Not everyone knows the 'trick' and may not use it daily.

Consider stating what it is useful for (e.g. "useful to get the
commits and all  commits in the branches that were merged into commit"
- paraphrased from the doc text)

To save typing
(or copy-pasting, if the rev is long -- like a full SHA-1 or branch name)
we can make rev^- a shorthand for that.

The existing syntax rev^! seems like it should do the same, but it
doesn't really do the right thing for merge commits (it gives only the
merge itself).

.. rather than the commit and those on side branches).
As a natural generalisation, we also accept rev^-n where n excludes the
nth parent of rev,

although this is expected to be generally less useful.

Presumptious? for a two parent merge, surely(?) rev^-2 will give you
what has been going on on the main line while the branch was being
prepared... compare A^- and A^-2.

All good comments.  It often is a good strategy to avoid subjective
"this is useful" and "this is not useful" assessment, and instead
let the feature itself find its supporters in the reading public.

+Parent Exclusion Notation
+The '<rev>{caret}-{<n>}', Parent Exclusion Notation::
+Shorthand for '<rev>{caret}<n>..<rev>', with '<n>' = 1 if not
+given. This is typically useful for merge commits where you
+can just pass '<commit>{caret}-' to get all the commits in the branch

s/get all the/get the commit and all the/ ?
It could be misread as a way of selecting just those commits that are
within the side branch without including the given commit itself.

+that was merged in merge commit '<commit>'.
Other <rev>{caret} Parent Shorthand Notations
Two other shorthands exist, particularly useful for merge commits,

Is it just me that this new thing belongs to this "other shorthand
notations", making the total to three from two?  It really is a
closely related cousin of existing 'r1{caret}!'; instead of
excluding all of its parents, it only excludes the specified one of
its parents.  IOW, this new one is better described as the third
other shorthand in this "Other Notations" section, without creating
a new "Parent Exclusion Notation" section.

True. It probably should be there.

@@ -316,6 +324,10 @@ Revision Range Summary
 <rev2> but exclude those that are reachable from both.  When
 either <rev1> or <rev2> is omitted, it defaults to `HEAD`.

+'<rev>{caret}-{<n>}', e.g. 'HEAD{caret}, HEAD{caret}-2'::

Huh?  Isn't the first example missing the necessary minus sign?

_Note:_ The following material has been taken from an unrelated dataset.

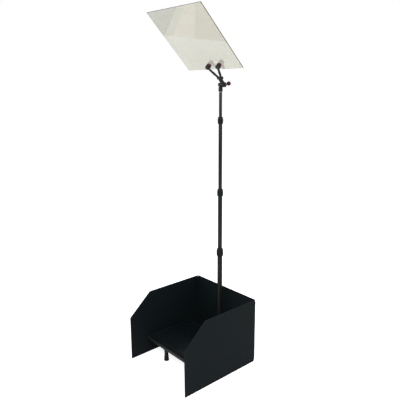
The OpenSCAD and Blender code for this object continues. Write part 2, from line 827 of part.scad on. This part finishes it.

+ Equivalent to '<rev>{caret}<n>..<rev>', with '<n>' = 1 if not
+ given.
'<rev>{caret}@', e.g. 'HEAD{caret}@'::
  A suffix '{caret}' followed by an at sign is the same as listing
  all parents of '<rev>' (meaning, include anything reachable from
@@ -339,6 +351,8 @@ spelt out:
   C                            I J F C
   B..C   = ^B C                C
   B...C  = B ^F C              G H D E B C
+   B^-    = B^..B
+   = B ^B^1              E I J F B

Even though these are order independent, the second line should say

  = ^B^1 B              E I J F B

to be consistent with the expansion of B..C, I would think.


diff --git builtin/rev-parse.c builtin/rev-parse.c
index 76cf05e..ad5e6ac 100644
--- builtin/rev-parse.c
+++ builtin/rev-parse.c
@@ -292,6 +292,32 @@ static int try_difference(const char *arg)
 return 0;

+static int try_parent_exclusion(const char *arg)
+ int ret = 0;
+ char *to_rev = NULL;
+ char *from_rev = NULL;
+ unsigned char to_sha1[20];
+ unsigned char from_sha1[20];
+ if (parse_parent_exclusion(arg, &to_rev, &from_rev))
+ goto out;
+ if (get_sha1_committish(to_rev, to_sha1))
+ goto out;
+ if (get_sha1_committish(from_rev, from_sha1))
+ goto out;
+ show_rev(NORMAL, to_sha1, to_rev);
+ show_rev(REVERSED, from_sha1, from_rev);
+ ret = 1;
+ free(to_rev);
+ free(from_rev);
+ return ret;
static int try_parent_shorthands(const char *arg)
 char *dotdot;

I did not expect that this needs an entirely new helper function,
instead of being implemented as a new special case of existing
try_parent_shorthands() function.  You'd need to strstr "^-" and
parse a sequence of digits that follow it, which may want a helper
to make sure you can error out if fed "some^-12thing" saying that
"12thing" is not an integer, extend the existing "parents-only"
thing so that it can represent three cases (i.e. @? !? or -?), and
need a new variable to denote which parent is to be excluded when it
is the '-' kind.  You'd need to temporarily *dotdot = '\0', parse
what is before "^-" and revert *dotdot = '^' like existing helper
function just the same.

Exactly the same comment probably applies to the changes to the
parser in revision.c, I would imagine, but I didn't read it ;-)

Sounds sensible. I hadn't double checked Vegard's implementation at this point.